There’s another whole set of separate rules for city design, but let me just provide you with a couple examples. When designing a square that’s supposed to be cozy keep it to up to 30–35 meters in width — that’s the distance people are able to recognize each other from afar. And your sidewalks should allow for at least two citizens to walk abreast.
* Most of the times you will want to guide players through your city. There are of course many game and UI design tricks to help you achieve this: mini maps, in game GPS guides, big arrows, subtly lighting the right path, having NPCs provide with directions, or even giving players a character to follow.
Then there are also the — definitely more subtle than a big red arrow — tricks urbanists, and city planners use to help actual humans navigate actual cities. From the very obvious and widely used street signs, road names, and numbered buildings, to ranked road networks, public “you are here maps”, and networks of pedestrian only streets. Helping people find their ways is a very important real life concern.
In addition to these, legendary city planner Kevin Lynch, came up with certain tools we can use to make urban space legible and thus easier to navigate. Lynch decided there are five crucial elements people see and experience when moving around cities — they are the same elements gamers can be provided with in order to create their own mental maps:
- Paths. Routes along which people move throughout the city. Like roads, highways, railways.
- Edges. Boundaries and breaks in continuity. Again these could be railways (if you are a pedestrian for example), city walls, waterfronts, etc.
- Districts. Areas characterized by common traits; internally coherent areas. This could be aesthetically, architecturally, or by activity. Say, the printers area or a red light district. Maybe even the red or multi-coloured district like Boca in Buenos Aires. Or the Old Town.
- Nodes. Important, strategic even focus points that help orientation such as squares and junctions.
- Landmarks. Landmarks, can be major or minor (even personal, player-centric places), and must always be highlighted.
Add to those the elements an old professor of mine suggested , scale and grade/slope, and my humble addition of sound, and you have all the elements an easy to navigate city needs. Mind you, the soundscape can really help show off such things as how close to the metalworks you are or how busy a particular area is.
*Finally, there’s the matter of implying size and scale in cost-effective ways. Of conveying scale and complexity that really isn’t there. And, truly, there is always the need to imply more for a game city. Even the huge virtual worlds of Grand Theft Auto are tiny when compared to real life urban formations.
First tip! Know that even a simple picture can imply scale. Look at the set of buildings above. Look at the obvious residential density. The signs of life. The amount of detail, and the number of windows. Could this be found anywhere but in a big city?

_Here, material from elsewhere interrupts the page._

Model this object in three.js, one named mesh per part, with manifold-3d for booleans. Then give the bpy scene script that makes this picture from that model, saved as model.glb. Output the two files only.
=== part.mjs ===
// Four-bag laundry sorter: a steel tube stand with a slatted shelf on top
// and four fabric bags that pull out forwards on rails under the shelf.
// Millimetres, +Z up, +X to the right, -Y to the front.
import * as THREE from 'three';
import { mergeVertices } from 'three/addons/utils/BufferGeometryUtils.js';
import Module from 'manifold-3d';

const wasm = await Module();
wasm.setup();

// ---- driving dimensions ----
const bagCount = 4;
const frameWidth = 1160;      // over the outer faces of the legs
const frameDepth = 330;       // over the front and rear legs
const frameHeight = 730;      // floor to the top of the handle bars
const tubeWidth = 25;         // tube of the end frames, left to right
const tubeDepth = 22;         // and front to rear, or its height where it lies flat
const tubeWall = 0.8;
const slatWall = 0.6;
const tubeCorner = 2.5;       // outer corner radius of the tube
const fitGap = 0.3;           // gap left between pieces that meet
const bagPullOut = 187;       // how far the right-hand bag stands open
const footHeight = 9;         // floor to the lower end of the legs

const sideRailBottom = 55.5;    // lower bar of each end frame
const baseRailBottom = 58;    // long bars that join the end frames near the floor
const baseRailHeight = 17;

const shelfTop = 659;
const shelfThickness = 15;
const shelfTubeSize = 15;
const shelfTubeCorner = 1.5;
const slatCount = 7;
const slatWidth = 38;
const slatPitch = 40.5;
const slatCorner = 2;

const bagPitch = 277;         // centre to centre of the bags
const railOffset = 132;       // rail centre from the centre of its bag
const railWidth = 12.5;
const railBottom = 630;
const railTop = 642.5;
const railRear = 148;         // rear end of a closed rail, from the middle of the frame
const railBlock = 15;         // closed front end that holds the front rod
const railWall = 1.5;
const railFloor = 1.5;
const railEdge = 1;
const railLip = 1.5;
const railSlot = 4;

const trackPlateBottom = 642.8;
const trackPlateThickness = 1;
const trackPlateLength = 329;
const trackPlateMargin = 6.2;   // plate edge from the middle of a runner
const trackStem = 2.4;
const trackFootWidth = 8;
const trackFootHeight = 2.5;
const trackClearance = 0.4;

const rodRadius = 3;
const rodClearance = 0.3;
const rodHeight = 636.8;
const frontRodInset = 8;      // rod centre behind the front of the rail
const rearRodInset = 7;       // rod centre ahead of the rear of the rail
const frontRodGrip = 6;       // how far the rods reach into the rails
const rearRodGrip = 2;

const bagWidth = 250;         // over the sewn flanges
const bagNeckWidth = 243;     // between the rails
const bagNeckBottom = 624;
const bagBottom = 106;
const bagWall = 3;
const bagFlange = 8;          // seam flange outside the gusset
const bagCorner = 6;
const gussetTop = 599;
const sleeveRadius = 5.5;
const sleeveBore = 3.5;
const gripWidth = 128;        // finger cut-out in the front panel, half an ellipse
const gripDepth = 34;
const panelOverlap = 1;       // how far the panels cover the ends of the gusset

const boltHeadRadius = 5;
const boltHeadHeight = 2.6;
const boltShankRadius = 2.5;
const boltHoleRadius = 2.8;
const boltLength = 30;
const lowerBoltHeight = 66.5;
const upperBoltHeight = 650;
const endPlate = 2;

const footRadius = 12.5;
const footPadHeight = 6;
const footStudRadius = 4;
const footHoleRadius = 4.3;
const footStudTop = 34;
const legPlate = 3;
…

Or how about this scene from the Mouth of Madness movie? It feels instantly as if we are in a town, yet there are only 7 buildings we can see. Their placement and our almost instinctive knowledge of how settlements tend to look does the director’s work.
Then again, and that’s another tip, when you are looking to create long avenues and boulevards, you should probably avoid straight roads especially if they allow the horizon to be seen. Compare these two slides of a model I quickly did in Sketchup:
You can also block off areas as Grim Fandango brilliantly did.
Or just like Grim Fandango, and a ton of other games, have taller buildings, landmarks, or major infrastructure been shown in the background.
Better yet, if possible add more inaccessible buildings to your urban areas. And, yes, these do make sense. We do not after all expect to enter every building we see, and most doors are locked. Even when in a panicky situation just having to knock on 5 different doors to find the one that budges and allows you to hide can be incredibly tense, not to mention realistic.
Also do consider the solution of procedural buildings. Maybe even whole procedural sub-areas if they are to be shown from afar, or edited by hand at a later date.
A very brief city how-to:
So, to put everything together in a way, let me quickly discuss how could someone go about crafting a city for their game. It could of course be for any setting, be it fantasy, contemporary, sci-fi, or covering a specific historic era.
1. The first option would be to pick an existing city, and try to abstract it to a manageable level. A kind of cartographic generalization, the method, that is, that cartographers use to decide what goes into a map could be applied. It’s a method for deriving a smaller-scale map from a larger-scale one. That is for example showing a city from a sum of buildings, to a sum of city blocks, to an outline, to a dot. You’ll have to pick and choose what to show, what to model, then note down the main urban functions, and research and codify what makes the place unique. Assasin’s Creed’s London is a fine example, as admittedly is the original Gabriel Knight.
2. Of course you can always heavily modify and combine existing cities and urban configurations, following the example set by Half Life 2.
Famously, even Terry Pratchett’s Ankh-Morpork was based on Tallinn, Prague, and had bits of 18th century London, 19th century Seattle, and early 20th century NY thrown in.
3. But, let’s say you decide to create something from scratch. Well, start by asking where, when, and how big. Then make a list of your core functions in as detailed a way as possible. Start crafting and layering the place’s history. Make sure you come up with at least a rough map of the whole city and its environs, and work from the general to the specific.
To tackle the task ahead you’ll probably need to also do your research, and read quite a bit. The urban planner and geographer was always considered a dilettante and dabbler in all trades, and we could argue that the game designer is the ultimate dilettante. So read. Know things. Use a variety of tools.
My tools include sketchbooks and notepads, digital tablets, LEGO bricks, QGis, SketchUp, Autocad, and anything else from tile utilities to Photoshop. They have to change with each project and each city.